Data provided:

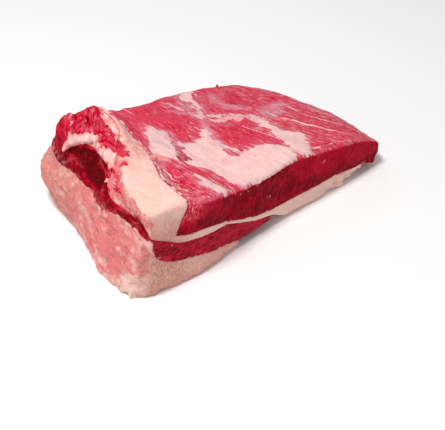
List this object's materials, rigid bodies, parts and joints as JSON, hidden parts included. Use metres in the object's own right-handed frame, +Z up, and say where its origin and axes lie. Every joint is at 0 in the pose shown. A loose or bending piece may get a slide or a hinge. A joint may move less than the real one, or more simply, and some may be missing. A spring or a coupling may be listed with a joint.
{
  "type": "boneless beef brisket",
  "caption": "Raw boneless beef brisket: a fat cap, a lower muscle, a seam of fat that swells into a thick wedge, and a broad upper muscle, lying fat side down.",
  "frame": {"origin": "middle of the joint's footprint, on the surface that it lies on", "axes": "+X along the long cut side from the thick fatty end to the thin end, +Y from the cut side to the back, +Z up"},
  "size_m": [0.3398, 0.2027, 0.1054],
  "materials": {
    "pink_fat": "moist pink outer fat",
    "dark_meat": "moist dark red lean meat",
    "cream_fat": "waxy cream hard fat",
    "red_meat": "moist red lean meat"
  },
  "bodies": {
    "root": {"fat_cap": "pink_fat", "lower_muscle": "dark_meat", "seam_fat": "cream_fat", "upper_muscle": "red_meat"}
  },
  "joints": []
}
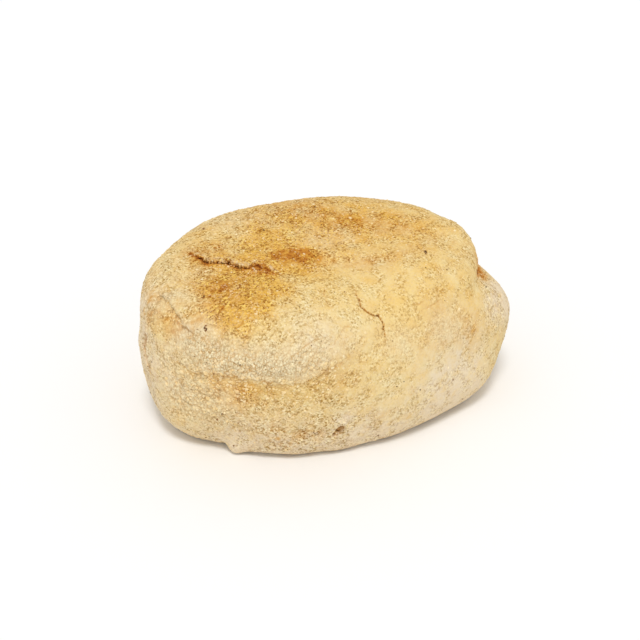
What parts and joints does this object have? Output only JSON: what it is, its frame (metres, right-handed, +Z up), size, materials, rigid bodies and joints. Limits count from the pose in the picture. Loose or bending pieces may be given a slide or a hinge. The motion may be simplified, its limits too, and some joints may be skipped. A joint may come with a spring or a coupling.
{
  "type": "sourdough bun",
  "caption": "Oblong floury bread bun, folded over itself in two lobes, with a seam at one end, a creased crown and a flat underside.",
  "frame": {"origin": "centre of the flat underside, where the bun rests", "axes": "+X along the bun's length, towards the end where the seam is open; +Z up, from the underside to the crown; +Y towards the back"},
  "size_m": [0.12, 0.0842, 0.0557],
  "materials": {
    "crust": "dry matt bread crust, pale cream under a dusting of flour and coarse meal, toasted golden to orange-brown along the crown's creases"
  },
  "bodies": {
    "root": {"bun": "crust"}
  },
  "joints": []
}
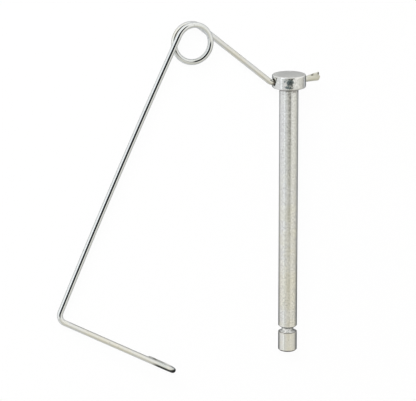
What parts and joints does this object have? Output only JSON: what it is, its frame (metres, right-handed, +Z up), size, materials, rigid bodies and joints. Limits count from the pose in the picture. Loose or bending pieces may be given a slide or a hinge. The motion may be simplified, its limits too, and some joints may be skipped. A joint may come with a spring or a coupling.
{
  "type": "coupling pin",
  "caption": "Headed steel coupling pin with a swinging spring-wire keeper whose hook snaps round a groove near the tip.",
  "frame": {"origin": "on the pin's axis at the underside of its head", "axes": "it lies as it comes to rest on a table: +Z up off the table, +Y along the pin towards its head (1.5 degrees above level), +X along the cross hole (6.5 degrees above level) towards the flattened tail, the keeper out towards -X"},
  "size_m": [0.0977, 0.1169, 0.0113],
  "materials": {
    "headed_pin": "satin bright zinc plate with a fine grain",
    "wire_keeper": "bright zinc plate on drawn spring wire"
  },
  "bodies": {
    "pin": {"headed_pin": "headed_pin"},
    "keeper": {"wire_keeper": "wire_keeper"}
  },
  "joints": [
    {"name": "keeper_swivel", "type": "hinge", "parent": "pin", "child": "keeper", "pos_m": [0, 0.00219, 0.00006], "axis": [-0.9936, 0.003, -0.1132], "continuous": true}
  ]
}
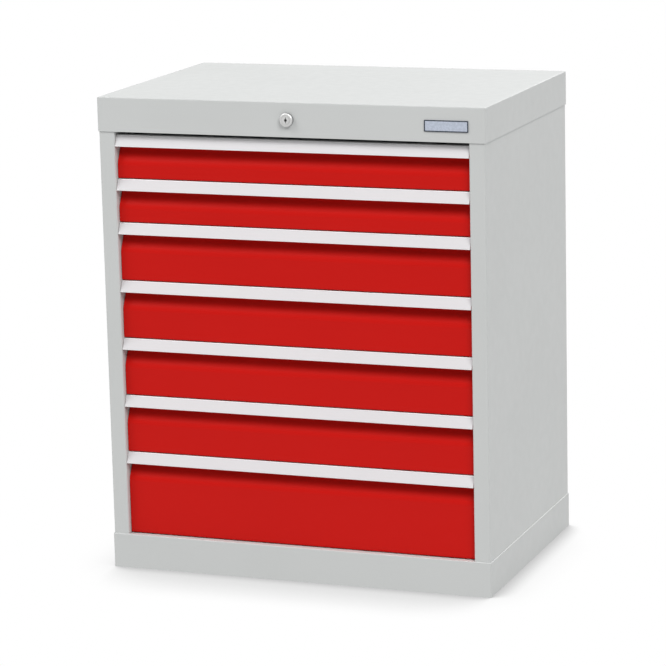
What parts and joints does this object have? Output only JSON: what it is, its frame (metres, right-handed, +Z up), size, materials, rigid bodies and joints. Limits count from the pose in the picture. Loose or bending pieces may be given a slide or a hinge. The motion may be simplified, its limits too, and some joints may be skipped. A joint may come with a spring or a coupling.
{
  "type": "drawer cabinet",
  "caption": "Free-standing steel cabinet with full-width red drawers under slanted pale grip rails, a central cylinder lock in the apron and a plain plinth.",
  "frame": {"origin": "centre of the case's footprint, on the floor", "axes": "+Z up, X across the width, drawers open towards -Y"},
  "size_m": [0.684, 0.4724, 0.819],
  "materials": {
    "case_paint": "light grey powder coat, satin",
    "front_paint": "red powder coat, satin",
    "drawer_paint": "light grey powder coat, satin",
    "grip_rail": "silver-white anodised",
    "label": "blank white card under a clear cover",
    "runner_steel": "zinc plated",
    "galvanised_steel": "galvanised",
    "zinc_screw": "bright zinc",
    "lock_nickel": "satin nickel",
    "badge": "pale blue-grey field with a dark rim, bare"
  },
  "bodies": {
    "case": {"top_cover": "case_paint", "right_side_panel": "case_paint", "left_side_panel": "case_paint", "back_panel": "case_paint", "base_plinth": "case_paint", "slide_uprights": "galvanised_steel", "cross_rails": "galvanised_steel", "right_case_rails": "runner_steel", "left_case_rails": "runner_steel", "case_screws": "zinc_screw", "name_plate": "badge", "lock_housing": "lock_nickel", "lock_nut": "lock_nickel", "spindle_bearings": "galvanised_steel", "bar_guides": "galvanised_steel"},
    "lock": {"lock_plug": "lock_nickel", "lock_spindle": "galvanised_steel"},
    "locking_bar": {"locking_bar": "galvanised_steel"},
    "drawer_1": {"drawer_1_box": "drawer_paint", "drawer_1_front": "front_paint", "drawer_1_grip_rail": "grip_rail", "drawer_1_label_strip": "label", "drawer_1_rails": "runner_steel"},
    "middle_rails_1": {"middle_rails_1": "runner_steel"},
    "drawer_2": {"drawer_2_box": "drawer_paint", "drawer_2_front": "front_paint", "drawer_2_grip_rail": "grip_rail", "drawer_2_label_strip": "label", "drawer_2_rails": "runner_steel"},
    "middle_rails_2": {"middle_rails_2": "runner_steel"},
    "drawer_3": {"drawer_3_box": "drawer_paint", "drawer_3_front": "front_paint", "drawer_3_grip_rail": "grip_rail", "drawer_3_label_strip": "label", "drawer_3_rails": "runner_steel"},
    "middle_rails_3": {"middle_rails_3": "runner_steel"},
    "drawer_4": {"drawer_4_box": "drawer_paint", "drawer_4_front": "front_paint", "drawer_4_grip_rail": "grip_rail", "drawer_4_label_strip": "label", "drawer_4_rails": "runner_steel"},
    "middle_rails_4": {"middle_rails_4": "runner_steel"},
    "drawer_5": {"drawer_5_box": "drawer_paint", "drawer_5_front": "front_paint", "drawer_5_grip_rail": "grip_rail", "drawer_5_label_strip": "label", "drawer_5_rails": "runner_steel"},
    "middle_rails_5": {"middle_rails_5": "runner_steel"},
    "drawer_6": {"drawer_6_box": "drawer_paint", "drawer_6_front": "front_paint", "drawer_6_grip_rail": "grip_rail", "drawer_6_label_strip": "label", "drawer_6_rails": "runner_steel"},
    "middle_rails_6": {"middle_rails_6": "runner_steel"},
    "drawer_7": {"drawer_7_box": "drawer_paint", "drawer_7_front": "front_paint", "drawer_7_grip_rail": "grip_rail", "drawer_7_label_strip": "label", "drawer_7_rails": "runner_steel"},
    "middle_rails_7": {"middle_rails_7": "runner_steel"}
  },
  "joints": [
    {"name": "lock_turn", "type": "hinge", "parent": "case", "child": "lock", "pos_m": [0, -0.233, 0.79], "axis": [0, 1, 0], "range_deg": [0, 90]},
    {"name": "locking_bar_lift", "type": "slide", "parent": "case", "child": "locking_bar", "axis": [0, 0, 1], "range_m": [0, 0.01]},
    {"name": "drawer_1_slide", "type": "slide", "parent": "case", "child": "drawer_1", "axis": [0, -1, 0], "range_m": [0, 0.4]},
    {"name": "middle_rails_1_slide", "type": "slide", "parent": "case", "child": "middle_rails_1", "axis": [0, -1, 0], "range_m": [0, 0.2]},
    {"name": "drawer_2_slide", "type": "slide", "parent": "case", "child": "drawer_2", "axis": [0, -1, 0], "range_m": [0, 0.4]},
    {"name": "middle_rails_2_slide", "type": "slide", "parent": "case", "child": "middle_rails_2", "axis": [0, -1, 0], "range_m": [0, 0.2]},
    {"name": "drawer_3_slide", "type": "slide", "parent": "case", "child": "drawer_3", "axis": [0, -1, 0], "range_m": [0, 0.4]},
    {"name": "middle_rails_3_slide", "type": "slide", "parent": "case", "child": "middle_rails_3", "axis": [0, -1, 0], "range_m": [0, 0.2]},
    {"name": "drawer_4_slide", "type": "slide", "parent": "case", "child": "drawer_4", "axis": [0, -1, 0], "range_m": [0, 0.4]},
    {"name": "middle_rails_4_slide", "type": "slide", "parent": "case", "child": "middle_rails_4", "axis": [0, -1, 0], "range_m": [0, 0.2]},
    {"name": "drawer_5_slide", "type": "slide", "parent": "case", "child": "drawer_5", "axis": [0, -1, 0], "range_m": [0, 0.4]},
    {"name": "middle_rails_5_slide", "type": "slide", "parent": "case", "child": "middle_rails_5", "axis": [0, -1, 0], "range_m": [0, 0.2]},
    {"name": "drawer_6_slide", "type": "slide", "parent": "case", "child": "drawer_6", "axis": [0, -1, 0], "range_m": [0, 0.4]},
    {"name": "middle_rails_6_slide", "type": "slide", "parent": "case", "child": "middle_rails_6", "axis": [0, -1, 0], "range_m": [0, 0.2]},
    {"name": "drawer_7_slide", "type": "slide", "parent": "case", "child": "drawer_7", "axis": [0, -1, 0], "range_m": [0, 0.4]},
    {"name": "middle_rails_7_slide", "type": "slide", "parent": "case", "child": "middle_rails_7", "axis": [0, -1, 0], "range_m": [0, 0.2]}
  ],
  "couplings": [
    {"joint": "locking_bar_lift", "follows": "lock_turn", "m_per_rad": 0.0063662},
    {"joint": "middle_rails_1_slide", "follows": "drawer_1_slide", "ratio": 0.5},
    {"joint": "middle_rails_2_slide", "follows": "drawer_2_slide", "ratio": 0.5},
    {"joint": "middle_rails_3_slide", "follows": "drawer_3_slide", "ratio": 0.5},
    {"joint": "middle_rails_4_slide", "follows": "drawer_4_slide", "ratio": 0.5},
    {"joint": "middle_rails_5_slide", "follows": "drawer_5_slide", "ratio": 0.5},
    {"joint": "middle_rails_6_slide", "follows": "drawer_6_slide", "ratio": 0.5},
    {"joint": "middle_rails_7_slide", "follows": "drawer_7_slide", "ratio": 0.5}
  ]
}
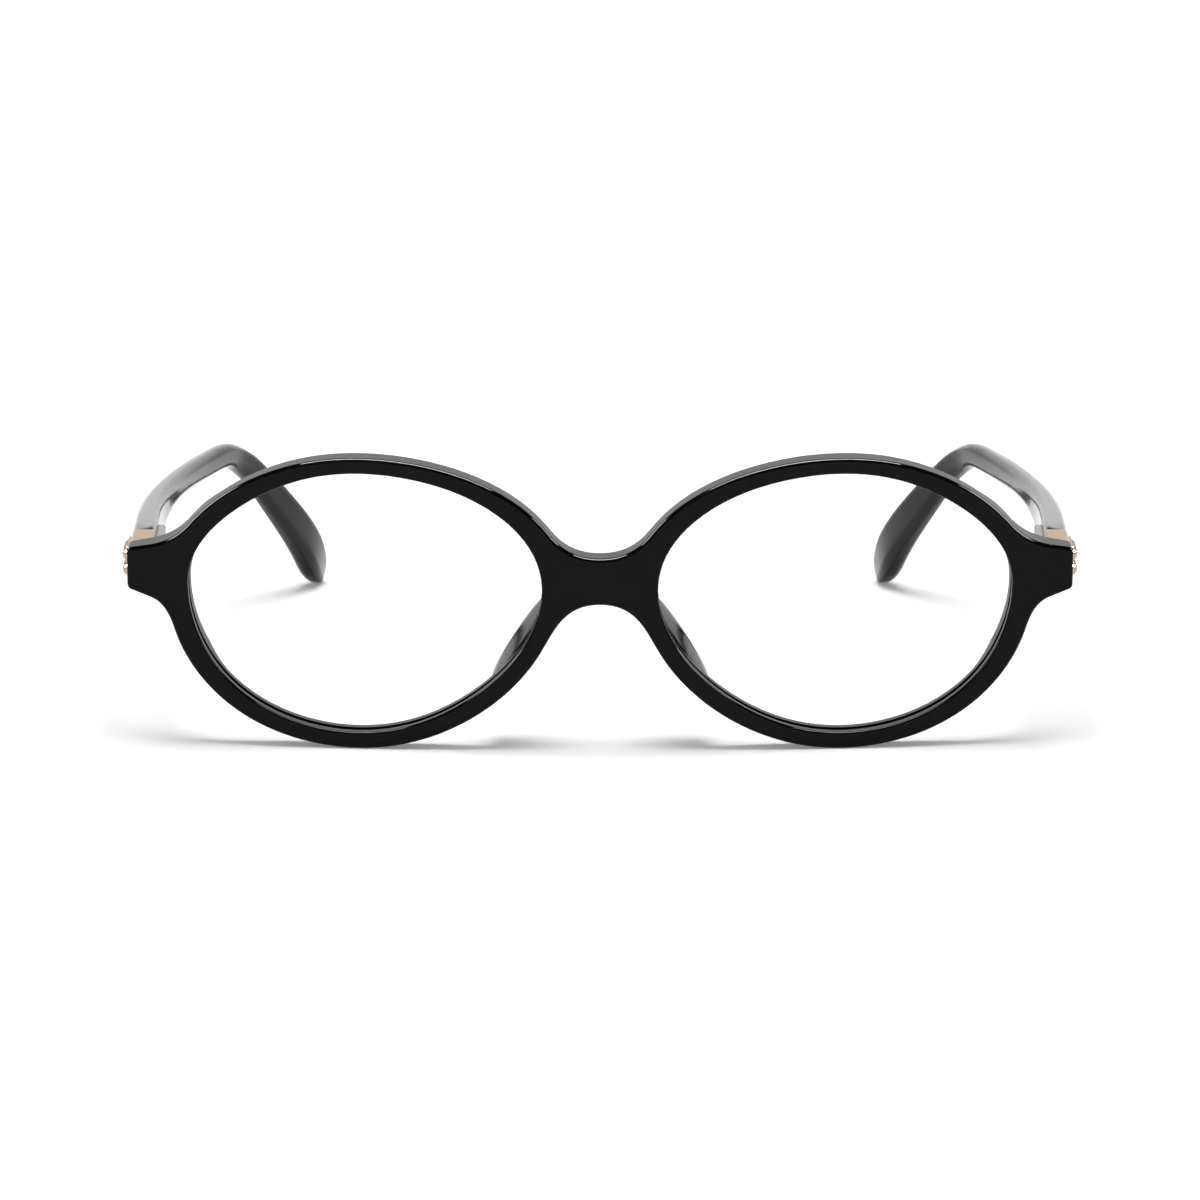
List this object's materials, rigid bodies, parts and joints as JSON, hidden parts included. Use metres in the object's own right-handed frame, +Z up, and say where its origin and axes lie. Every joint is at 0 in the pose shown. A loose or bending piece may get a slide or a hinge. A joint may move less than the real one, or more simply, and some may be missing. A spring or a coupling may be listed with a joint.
{
  "type": "eyeglasses",
  "caption": "Oval full-rim acetate eyeglasses with clear lenses, bonded nose pads, folding temples on spring hinges and metal collars with a beaded plaque.",
  "frame": {"origin": "centre of the bounding box on the table that the rims and temple tips stand on", "axes": "+Z up from the table, +X to the wearer's left, +Y from the front back along the temples"},
  "size_m": [0.1444, 0.1388, 0.0442],
  "materials": {
    "acetate_front": "polished black acetate",
    "acetate_temple": "polished black acetate",
    "lens": "clear, polished",
    "rose_gold": "satin pale rose gold plate",
    "rose_gold_relief": "polished pale rose gold plate",
    "nickel": "satin nickel plate",
    "steel": "plain steel"
  },
  "bodies": {
    "front": {"front": "acetate_front", "lens_left": "lens", "lens_right": "lens", "nose_pad_left": "acetate_front", "nose_pad_right": "acetate_front", "front_hinge_left": "nickel", "front_hinge_right": "nickel", "hinge_rivets_left": "steel", "hinge_rivets_right": "steel", "hinge_screw_left": "steel", "hinge_screw_right": "steel"},
    "slider_left": {"spring_slider_left": "nickel", "spring_nut_left": "nickel", "hinge_spring_left": "steel"},
    "temple_left": {"temple_left": "acetate_temple", "core_wire_left": "steel", "collar_left": "rose_gold", "ornament_left": "rose_gold_relief", "spring_case_left": "nickel", "case_screw_left": "steel"},
    "slider_right": {"spring_slider_right": "nickel", "spring_nut_right": "nickel", "hinge_spring_right": "steel"},
    "temple_right": {"temple_right": "acetate_temple", "core_wire_right": "steel", "collar_right": "rose_gold", "ornament_right": "rose_gold_relief", "spring_case_right": "nickel", "case_screw_right": "steel"}
  },
  "joints": [
    {"name": "fold_left", "type": "hinge", "parent": "front", "child": "slider_left", "pos_m": [0.0655, -0.05637, 0.0266], "axis": [0, 0, 1], "range_deg": [0, 83]},
    {"name": "spring_left", "type": "slide", "parent": "slider_left", "child": "temple_left", "axis": [0.0523, 0.9986, 0], "range_m": [0, 0.0015], "stiffness_N_per_m": 1500, "springref_m": -0.002, "deforming": ["hinge_spring_left"]},
    {"name": "fold_right", "type": "hinge", "parent": "front", "child": "slider_right", "pos_m": [-0.0655, -0.05637, 0.0266], "axis": [0, 0, -1], "range_deg": [0, 74]},
    {"name": "spring_right", "type": "slide", "parent": "slider_right", "child": "temple_right", "axis": [-0.0523, 0.9986, 0], "range_m": [0, 0.0015], "stiffness_N_per_m": 1500, "springref_m": -0.002, "deforming": ["hinge_spring_right"]}
  ]
}
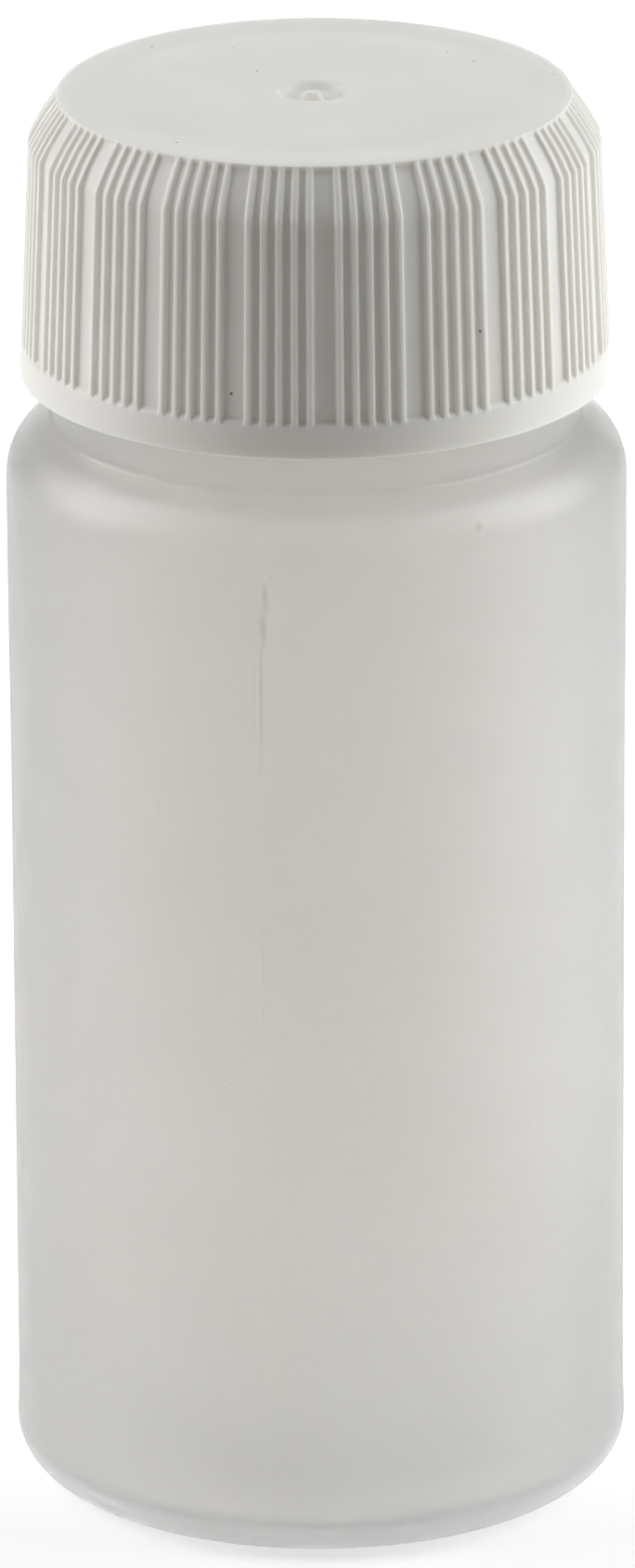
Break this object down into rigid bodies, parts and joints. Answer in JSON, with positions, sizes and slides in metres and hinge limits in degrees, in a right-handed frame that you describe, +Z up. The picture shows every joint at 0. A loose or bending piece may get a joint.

Exercise instructions: Scan the material line by line and report each one that contains "degrees".

Answer below:
  "frame": {"origin": "on the pin's axis at the underside of its head", "axes": "it lies as it comes to rest on a table: +Z up off the table, +Y along the pin towards its head (1.5 degrees above level), +X along the cross hole (6.5 degrees above level) towards the flattened tail, the keeper out towards -X"},
Break this object down into rigid bodies, parts and joints. Answer in JSON, with positions, sizes and slides in metres and hinge limits in degrees, in a right-handed frame that you describe, +Z up. The picture shows every joint at 0. A loose or bending piece may get a joint.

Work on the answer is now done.